The Military system is characterized by a high degree of volatility. War is dangerous and uncertain, and the Military system accordingly incorporates a large amount of risk. The Military system also places a great deal of power in the hands of each faction’s delegates, similarly to how an executive official might be vested with commander-in-chief authority to allow for rapid decisions in times of crisis.
Here are the basic mechanics of the Military system. If you understand these basics, you understand the system significantly better than Summoners generally need to in order to participate.
- The Military statistic. Factions come into the arc with a Military stat. This number represents how much power it brings into the arc. It operates on an essentially linear scale: a faction with Military 20 is twice as good at warfare as a Military 10 faction.
- Force Strength. This number keeps track of a faction’s current available strength during the arc. It starts at each faction’s Military stat, and can increase or decrease through events like battles or hiring mercenaries. The underlying Military stat itself does not change when the faction (e.g.) takes casualties. A faction that’s been put through the wringer might have a Force Strength that is much lower than its Military stat.
- Note. We do not track detailed deployment patterns, i.e., who has how many troops in what place, or how long it will take troops to go from one area to another.

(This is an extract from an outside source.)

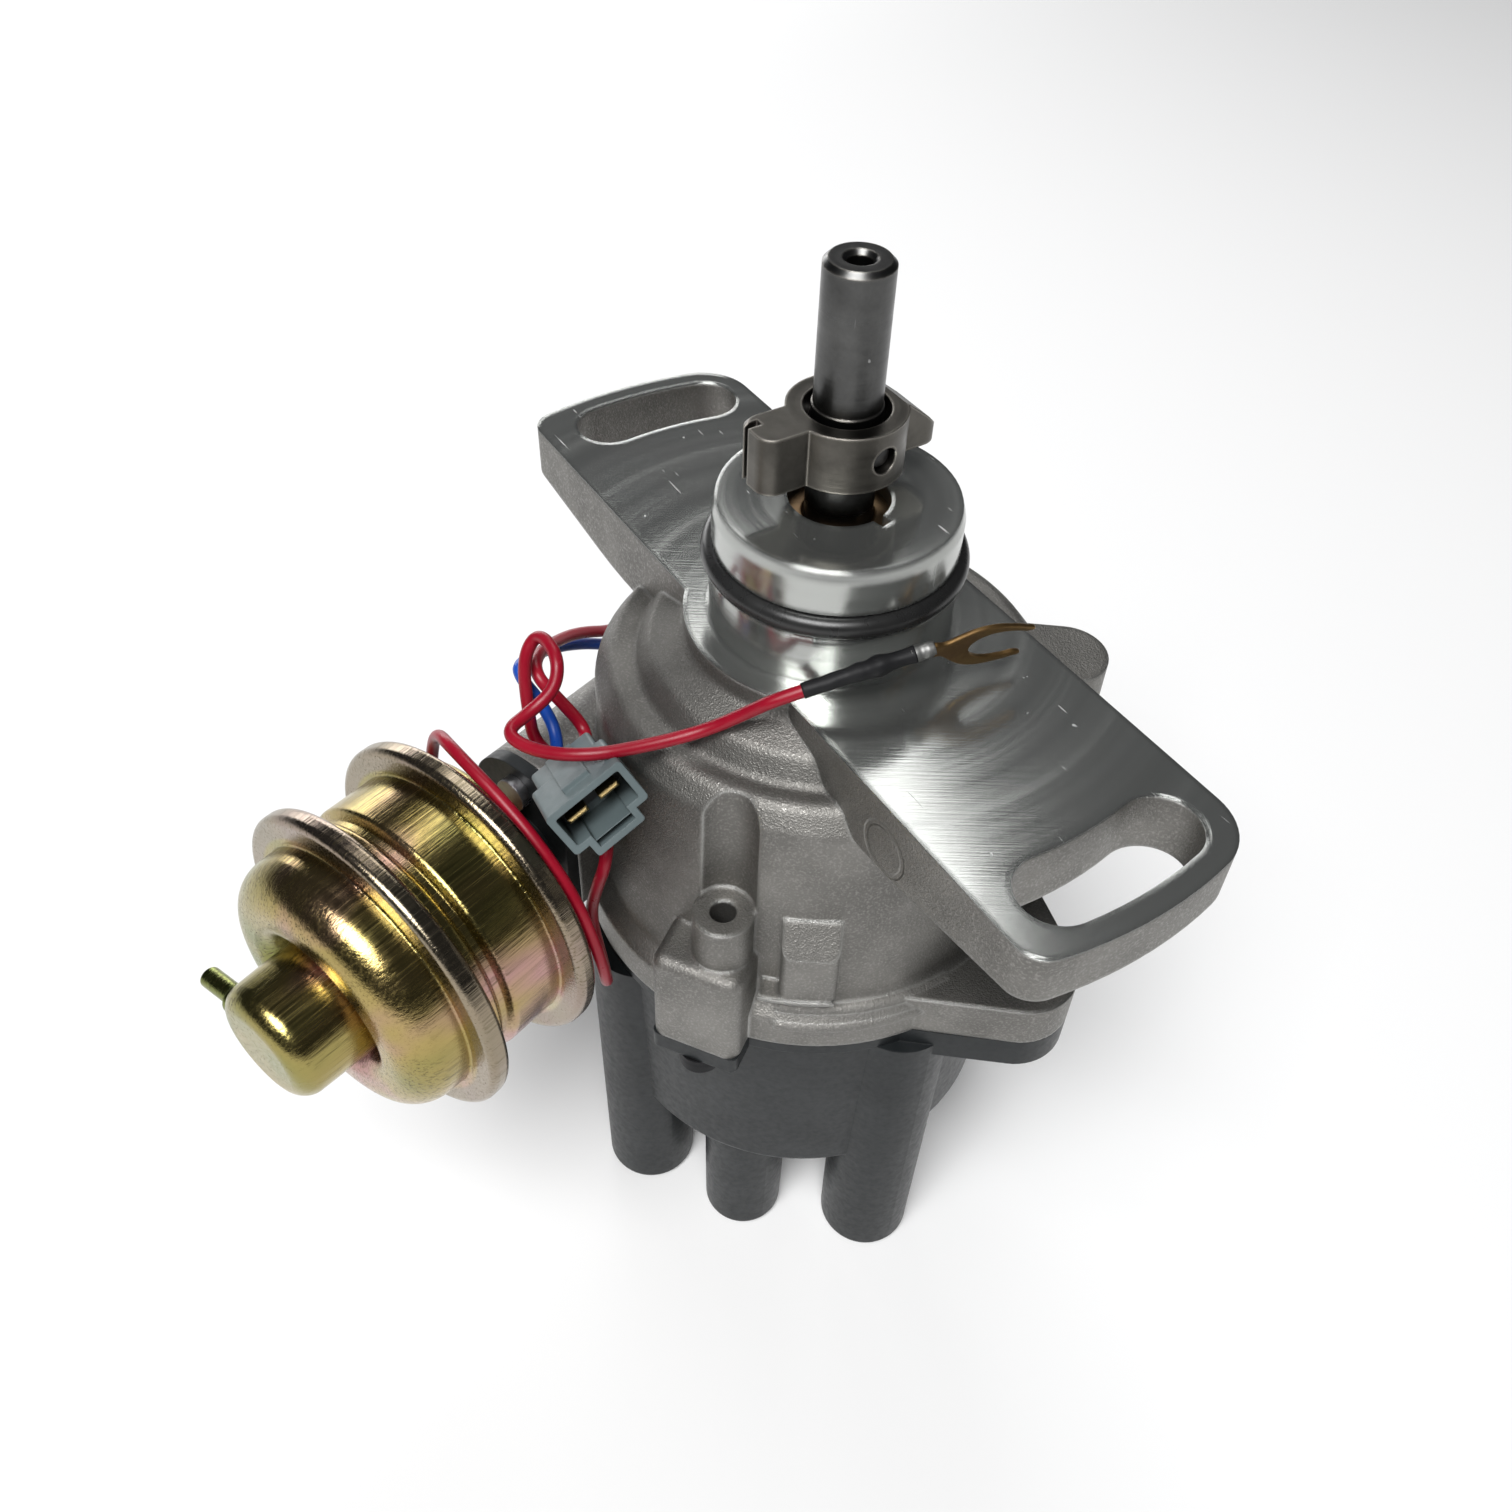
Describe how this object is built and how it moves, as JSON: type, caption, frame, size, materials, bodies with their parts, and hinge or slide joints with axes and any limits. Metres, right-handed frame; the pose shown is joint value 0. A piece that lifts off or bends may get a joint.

This would drastically multiply the complexity of the system, and with it the frequency of rules disputes and general headaches. Logistical flexibility and infrastructure are rolled into the Strength stat.
- Note. In fact, we always assume that a faction can fight with its current Strength. There is no way to, e.g., “attack their base while they’re off fighting the undead in the north.” Why? Mostly because such a possibility would exponentially increase the complexity of the rules, and thus the potential for a “rules failure” requiring an arbitrary fix. If the “realism” bothers you, either remember that this is League of Legends, or note that Military represents not a literal troop count but a nation’s overall fighting prowess, which includes factors like logistics and deployment.
- Advantage. We simplify strength modifiers (e.g. for fortifications or victories in battle matches) into points of Advantage. For each point of Advantage an army has, it deals +10% damage and reduces incoming casualties by 5%. A faction may benefit from a maximum of 5 points of Advantage at any time.
- Readiness. An army’s readiness for combat varies based on morale, logistics, and other factors. Every Thursday, we secretly roll a d6 for each faction, increasing or decreasing its Advantage by up to 3 points. This Readiness stat is disclosed only to the faction’s delegates. (We also roll a “false Readiness” value for each faction; see below.)
- Military Intelligence. Every Thursday, just after Readiness values are rolled, each faction gets a free Espionage test against each other faction. On a success, the faction learns the target’s Readiness value; on a failure, it gets the “false Readiness” value instead. Again, these results are shared only with each faction’s delegates.
- NOTE: I’m strongly considering removing this Readiness mechanic. Thoughts?
- Battles. Battles take place when two factions fight over territory or another objective. They follow these basics steps.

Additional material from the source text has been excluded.